In the case of applying the antenna directly to the magnetron, the outer cylindrical conductor may be eliminated, and the antenna located to simply project through an aperture in the oven wall. The aperture is typically circular, although it need not be. In any case, the maximum diameter of the antenna must be less than the aperture size as measured on any line intersecting the antenna axis. The aperture approach may also be used with a waveguide feed system wherein an aperture in the oven wall communicates with the waveguide, allowing the antenna element to project therethrough. In this case, the portion of the cylindrical conductor which projects into the waveguide acts as a pickup probe, coupling energy to the shaped antenna within the cavity. In short, the means of delivering energy to the antenna may be varied, the important aspect of the invention being the shaping of the antenna to evenly distribute such energy within the cavity.
It will now be apparent that the many antenna configurations discussed in detail above are merely exemplary of the shapes achievable in practicing the present invention, and are offered to illustrate the method by which the invention is practiced. Rather than focusing on any particular shape, it is important to note that in practicing the invention, the radiating portion of the antenna is made concentric with the coaxial infeed, is no larger in diameter than the outer conductor, and has a cross sectional area which is varied along the axis of the antenna to produce a pattern compatible with the load volume to be radiated. The base portion of the antenna joins the center conductor and forms a first angle therewith, and the tip portion is on the base and merges toward a point on the antenna axis to form a second included angle, the angles (as well as the overall shapes) being related to provide primary energy distribution over the desired volume. Generally, if a large planar area is to be covered, and especially near the antenna itself, the base portion is formed as a spreader, with the first angle mentioned above decreasing from its maximum at 180° toward its minimum of 90°, but in the typical case preferably no less than 105°. In order to achieve greater center energy distribution, the tip portion is made pointed, that is, the second angle is adjusted from its maximum of 130° toward its minimum of 20°. The respective angles as well as the overall antenna length are balanced in accordance with the foregoing principles to achieve the pattern necessary for a particular application.

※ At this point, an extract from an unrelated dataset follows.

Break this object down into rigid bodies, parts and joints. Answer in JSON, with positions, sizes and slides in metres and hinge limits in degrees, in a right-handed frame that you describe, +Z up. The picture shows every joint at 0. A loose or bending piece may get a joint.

Stated differently, the antenna is shaped to radiate a predetermined volume by diverging the base portion from the center conductor by an amount sufficient to spread the energy to cover the planar area of the volume near the antenna; the tip portion is converged toward the antenna axis by an amount and at a rate sufficient to concentrate energy in the center portion of the volume; and the divergence and convergence are balanced against each other to obtain a substantially uniform distribution of energy in the predetermined volume.

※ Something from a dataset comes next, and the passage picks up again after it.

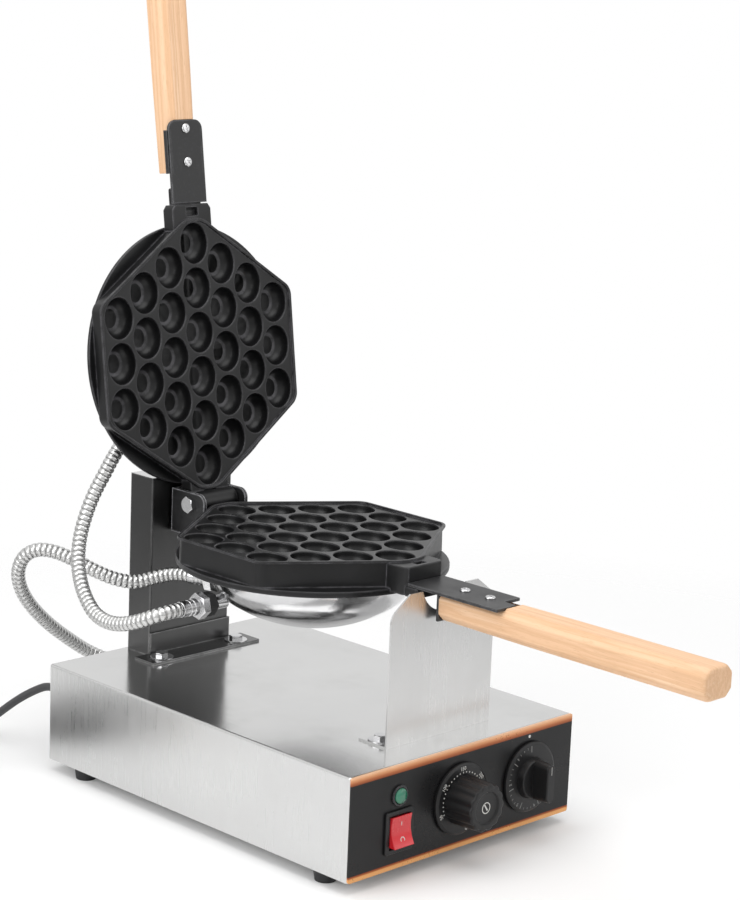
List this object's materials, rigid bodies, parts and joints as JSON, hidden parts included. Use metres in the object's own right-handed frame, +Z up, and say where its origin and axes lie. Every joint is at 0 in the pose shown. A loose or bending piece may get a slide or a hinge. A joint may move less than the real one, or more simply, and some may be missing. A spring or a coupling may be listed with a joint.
{
  "type": "rotating waffle maker",
  "caption": "Countertop waffle maker: hinged lid over a turning round-cell mould, steel base with controls, column, wooden handles.",
  "frame": {"origin": "middle of the object's box without the mains lead, at the level of the feet", "axes": "+Z up, the control panel faces -Y, the lid opens towards +Y"},
  "size_m": [0.4064, 0.7197, 0.7563],
  "materials": {
    "stainless_sheet": "brushed sheet, satin",
    "polished_steel": "polished",
    "conduit_steel": "bright ribbed hose",
    "mould_coating": "non-stick coating, satin black, on cast aluminium",
    "black_steel": "black enamel, worn edges",
    "fascia_black": "black panel with copper bands",
    "knob_black": "satin phenolic",
    "nut_black": "moulded nylon",
    "shaft_brass": "turned",
    "bronze_bush": "turned",
    "switch_red": "gloss",
    "lamp_chrome": "dark ring",
    "lamp_green": "green lens",
    "bell_steel": "pressed",
    "ceramic": "unglazed ceramic",
    "element_steel": "oxidised tube",
    "beech": "sanded beech",
    "foot_rubber": "moulded rubber",
    "cord_rubber": "dark grey sheath",
    "tie_plastic": "strap"
  },
  "bodies": {
    "base": {"base_cover": "stainless_sheet", "floor_plate": "stainless_sheet", "rubber_feet": "foot_rubber", "feet_screws": "polished_steel", "control_fascia": "fascia_black", "indicator_bezel": "lamp_chrome", "indicator_lens": "lamp_green", "rocker_housing": "knob_black", "thermostat_body": "knob_black", "timer_body": "knob_black", "timer_bell": "bell_steel", "terminal_block": "ceramic", "rear_column": "stainless_sheet", "column_back": "stainless_sheet", "column_foot": "stainless_sheet", "column_bolts": "polished_steel", "base_nuts": "polished_steel", "column_bush": "bronze_bush", "front_rest": "stainless_sheet", "rest_bolts": "polished_steel", "base_fitting": "polished_steel", "base_lock_nut": "nut_black", "conduit_base": "conduit_steel", "cord_gland": "nut_black", "power_cord": "cord_rubber", "cord_coil": "cord_rubber", "cord_tie": "tie_plastic", "plug": "cord_rubber", "plug_blades": "shaft_brass"},
    "switch": {"rocker_button": "switch_red"},
    "thermostat": {"thermostat_knob": "knob_black", "thermostat_shaft": "shaft_brass"},
    "timer": {"timer_knob": "knob_black", "timer_shaft": "shaft_brass"},
    "turning_half": {"turn_shaft": "polished_steel", "turn_washer": "polished_steel", "turn_nut": "polished_steel", "hinge_bracket": "black_steel", "hinge_pin": "polished_steel", "hinge_nut": "polished_steel", "lower_mould": "mould_coating", "lower_bowl": "polished_steel", "lower_bowl_screws": "polished_steel", "lower_element": "element_steel", "lower_strip": "black_steel", "lower_strip_screws": "polished_steel", "lower_handle": "beech", "bowl_fittings": "polished_steel", "bowl_lock_nuts": "nut_black", "conduit_lid": "conduit_steel"},
    "lid": {"upper_mould": "mould_coating", "upper_bowl": "polished_steel", "upper_bowl_screws": "polished_steel", "upper_element": "element_steel", "upper_strip": "black_steel", "upper_strip_screws": "polished_steel", "upper_handle": "beech", "lid_fitting": "polished_steel", "lid_lock_nut": "nut_black"}
  },
  "joints": [
    {"name": "mould_turn", "type": "hinge", "parent": "base", "child": "turning_half", "pos_m": [0.011, 0.0815, 0.22], "axis": [0, 1, 0], "range_deg": [-90, 90], "deforming": ["conduit_base"]},
    {"name": "lid_hinge", "type": "hinge", "parent": "turning_half", "child": "lid", "pos_m": [0.011, 0.2035, 0.228], "axis": [1, 0, 0], "range_deg": [0, 97.92], "deforming": ["conduit_lid"]},
    {"name": "switch_rock", "type": "hinge", "parent": "base", "child": "switch", "pos_m": [-0.0625, -0.0985, 0.0405], "axis": [1, 0, 0], "range_deg": [0, 16]},
    {"name": "thermostat_turn", "type": "hinge", "parent": "base", "child": "thermostat", "pos_m": [0.0045, -0.0995, 0.051], "axis": [0, 1, 0], "range_deg": [0, 270]},
    {"name": "timer_turn", "type": "hinge", "parent": "base", "child": "timer", "pos_m": [0.0845, -0.0995, 0.051], "axis": [0, 1, 0], "range_deg": [0, 300]}
  ]
}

In configuring an antenna according to the present invention an important factor which must be considered is obtaining adequate center energy, a problem which becomes especially significant when the load is located some distance from the radiating antenna. If the load is near the antenna, or is of large volume, the blunted spreader or spreader-concentrator configurations, respectively are usable. However, in order to radiate a load which is distant from the antenna, the antenna configuration would be changed from a short conical guiding tip to a blunted version of the speared concentrator. If even greater distance is required, the degree of blunting should be minimized, with the pointed tip providing good center energy at a relatively large distance and the pointed ogive usable for loads well spaced from the antenna.

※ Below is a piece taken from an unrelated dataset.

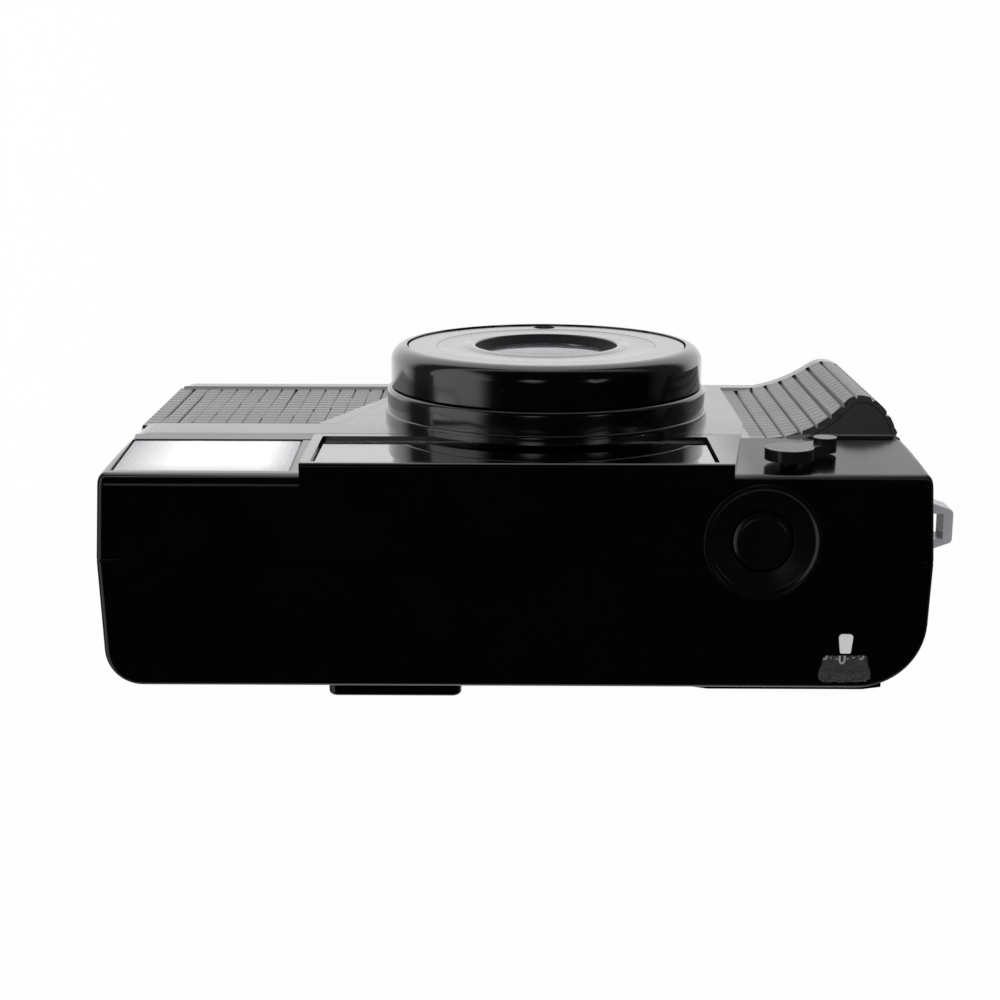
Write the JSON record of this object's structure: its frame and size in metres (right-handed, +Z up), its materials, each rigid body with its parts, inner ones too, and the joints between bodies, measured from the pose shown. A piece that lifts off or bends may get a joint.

A second factor which must be balanced against the first is the broadening of the planar area energy distribution, not only when the load is located fairly proximate the antenna, but also to supply sufficient indirect radiation to the food load surface facing away from the antenna. This is achieved either by guidance as exemplified in the spreader configurations, or by utilization of abrupt discontinuities.
It will now be appreciated that load proximity to the antenna and the volume to be radiated are the determining factors for the final antenna shape, and the oven configuration, due to the minimal reliance on indirect radiation, is of lesser significance.
I have attempted by classical antenna theory to devise an explanation for the operation of the antenna configuration taught herein. A likely theory involves guidance concepts wherein a gradual change in the guiding boundary (that is the antenna surface) will cause a directional change in the propagated wave. In this way, wave propagation is directionalized to cover the desired volume. This theory appears to apply to the speared concentrator and conical spreader configurations. A further potential theory is that by varying the surface shape of an incremental element of the antenna length with respect to its axis, the current waveform along the antenna length is varied, thereby varying the radiation field in a desirable manner. This may explain the benefits achieved by abrupt discontinuities which are difficult to rationalize by guidance theory.
A further significant factor of the invention is that the major portion of the energy directed into the desired volume is direct radiation. While it is appreciated that a certain amount of indirect radiation is necessary, for example, to reach the surface of a large food load facing away from the antenna, and that such indirect energy may be effected by emphasizing the spreader effect, the major portion of the radiation relied upon in cooking is direct radiation. This is especially significant with batter loads, such as cakes or brownies, which are extremely sensitive to variations in radiated pattern. Because the major portion of the energy is direct radiation and evenly distributed, such batter loads are cooked with exceptional uniformity.
It will now be appreciated that what has been provided is a method and means for distributing microwave energy within a predetermined volume (that to be occupied by a microwave load), which serves to guide direct energy to the load, evenly distributing it, and requiring no moving parts for achieving such uniform energy distribution.